Free Open Source Software is a very valuable commodity and allows developers 
to customise code (and learn from looking at well developed mature code) so 
that they can implement optimal software based systems.  That model of 
software development is important and satisfying to both Tony Hoyle and 
myself and is unaffected by a few lines that add annoying behaviour.  Mark 
D. Baushke (one of the original CVS developers from 20 odd years ago) 
pointed out recently on the gnu.cvs.help newsgroup that in his opinion CVS 
should ALWAYS be built from source by the person installing it.  If you are 
building from source when you install then removing a line or two is pretty 
easy.

2) I bought one copy of Suite to support the project.

Those people such as Jan Keirse who supported March Hare Software by 
purchasing one or more CVS Suite licenses can use the CVS Suite code which 
does NOT include the advertising and is much more stable and includes 
features such as changeset/bug from message.  In fact Jan Keirse can use the 
one copy purchased for as many users desired provided that the commercial 
components like Workspace Manager, Bugzilla/Mantis/Jira Integration etc are 
only used by a single named user (and they don't expect us to answer 100 
users worth of questions for the price of 1 license).  Furthermore we have 
also donated copies of CVS Suite to our more regular contributors (though if 
you are a 'regular contributor' who as done so in the past 12 months then we 
probably have not caught up with you yet).

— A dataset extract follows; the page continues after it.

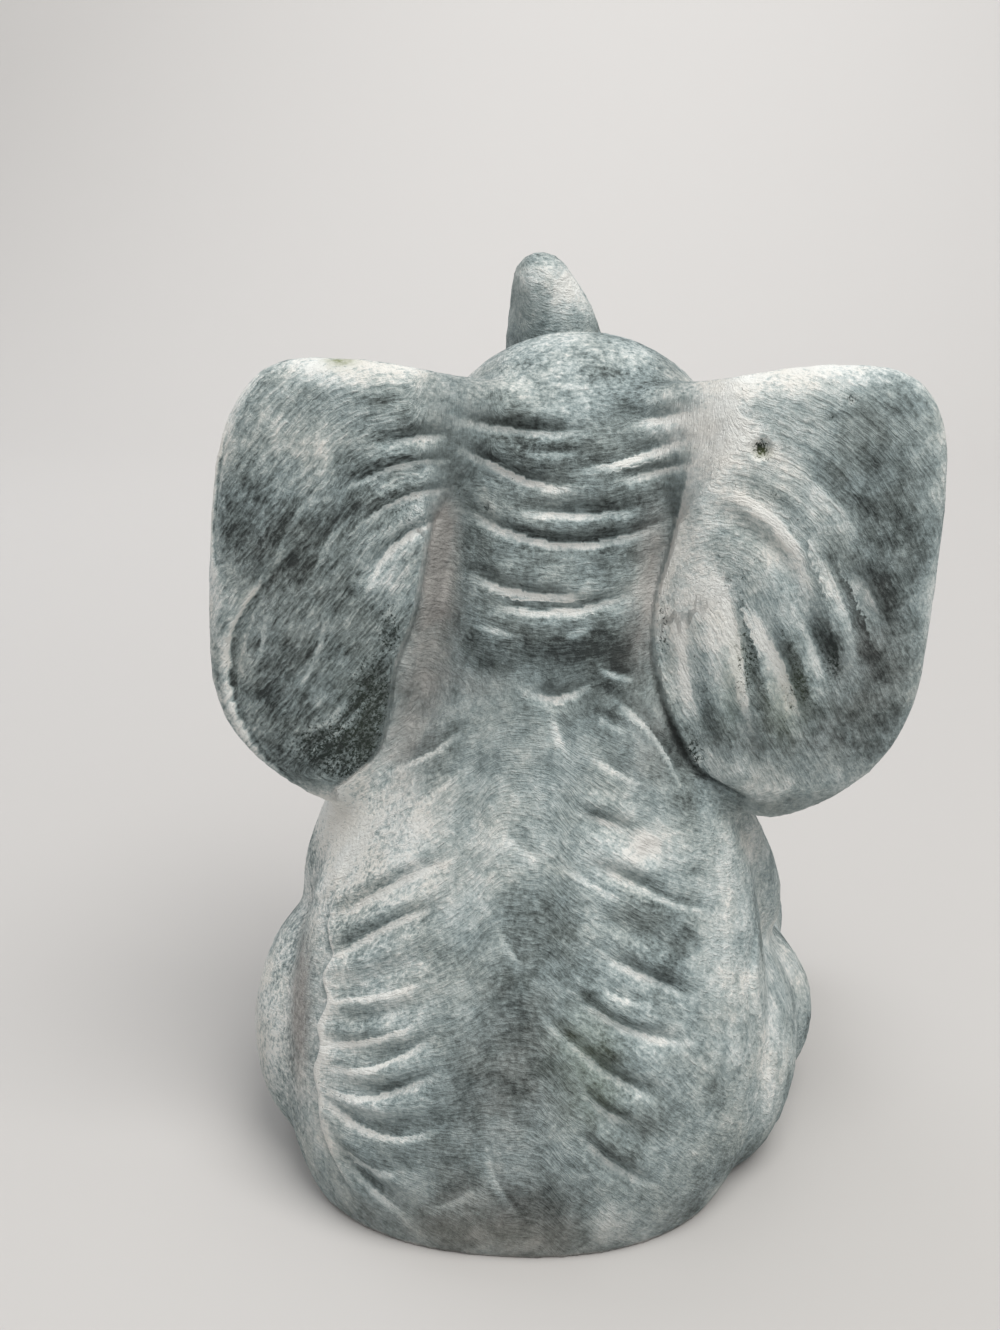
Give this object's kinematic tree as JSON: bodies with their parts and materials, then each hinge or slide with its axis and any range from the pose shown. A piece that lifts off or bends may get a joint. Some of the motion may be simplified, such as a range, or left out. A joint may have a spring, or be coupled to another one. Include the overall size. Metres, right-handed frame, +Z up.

3) WinCVS and TortoiseCVS do not support the -M notation

The 'combined client' installer includes our own TortoiseCVS and WinCVS 
builds and these *should* both use the -M workaround, but currently do not, 
I intend to fix that next week.

4) We are annoying users

The advertising message has been carefully designed so that the majority of 
the people who will be annoyed by it are those who we hoped to annoy: those 
who have not contributed to the Free Open Source software development (in 
code, support, documentation or testing) - or put it another way - those who 
download the MSI and never contact us again.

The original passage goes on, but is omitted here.